UK drug regulator The Medicines and Healthcare products Regulatory Agency (MHRA) announced on Thursday that it had authorized the use of Casgevy, a CRISPR gene-editing therapy, to treat people with two blood diseases: sickle-cell disease and beta-thalassemia.

Time to Run with Scissors

CRISPR is a medical technology that’s sometimes described as genetic “scissors” — it’s able to go into cells and clip out strands from your DNA. You may remember it from about a million news cycles ago, when Chinese biophysicist He Jiankui shocked the medical community in 2018 after he used CRISPR to create two genetically edited human babies — a revelation that appalled the medical community and earned him three years in prison.

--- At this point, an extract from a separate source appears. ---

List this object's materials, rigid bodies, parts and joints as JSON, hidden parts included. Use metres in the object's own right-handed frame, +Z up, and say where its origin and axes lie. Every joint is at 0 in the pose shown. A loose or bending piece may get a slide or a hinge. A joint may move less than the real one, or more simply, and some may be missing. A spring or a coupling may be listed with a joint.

It hasn’t been all bad press, though. The 2020 Nobel Prize in Chemistry went to two scientists — Emmanuelle Charpentier and Jennifer Doudna — for developing the CRISPR/Cas9 genetic scissors, which the academy said would “lead to ground-breaking new medical treatments.” Well, it looks like those ground-breaking treatments just broke ground:

  • People with sickle-cell and beta-thalassemia have difficulty producing hemoglobin, and often require blood or even bone marrow transfusions as a result. The MHRA said the aim of Casgevy is to edit the genes of the cells in patients’ bone marrow stem cells, essentially fixing them so they can produce hemoglobin on their own.
  • The MHRA said that out of 29 sickle-cell patients who trialed the treatment, 28 reported they had been free of “severe pain crises” for 12 months following the treatment. For the beta-thalassemia trial group, 39 out of 42 said they hadn’t needed a blood transfusion for 12 months after starting treatment.

While the treatment holds plenty of promise for people living with those diseases, there is still something that could limit its impact: cost, which NPR said could run as high as $2 million per patient. Ken Shadlen, a professor in development studies at the London School of Economics, told The Daily Upside that the MHRA’s approval doesn’t automatically mean it will be available via the UK’s National Health Service. The desired price point of Casgevy’s makers, Vertex Pharmaceuticals and CRISPR Therapeutics, will determine whether British patients can access the treatment for free. “NICE [The National Institute for Health and Care Excellence] needs to undertake a cost-effectiveness assessment and determine if it’s worth paying what Vertex wants,” Shadlen said.

Crossing the Pond: Casgevy is making headway with the US Food and Drug Administration as well. Two weeks ago, the FDA said the companies could monitor for safety risks once Casgvey is out in the wild, and according to Reuters, analysts were hopeful that the treatment could get the FDA greenlight by early December. That would be one heck of a Christmas present.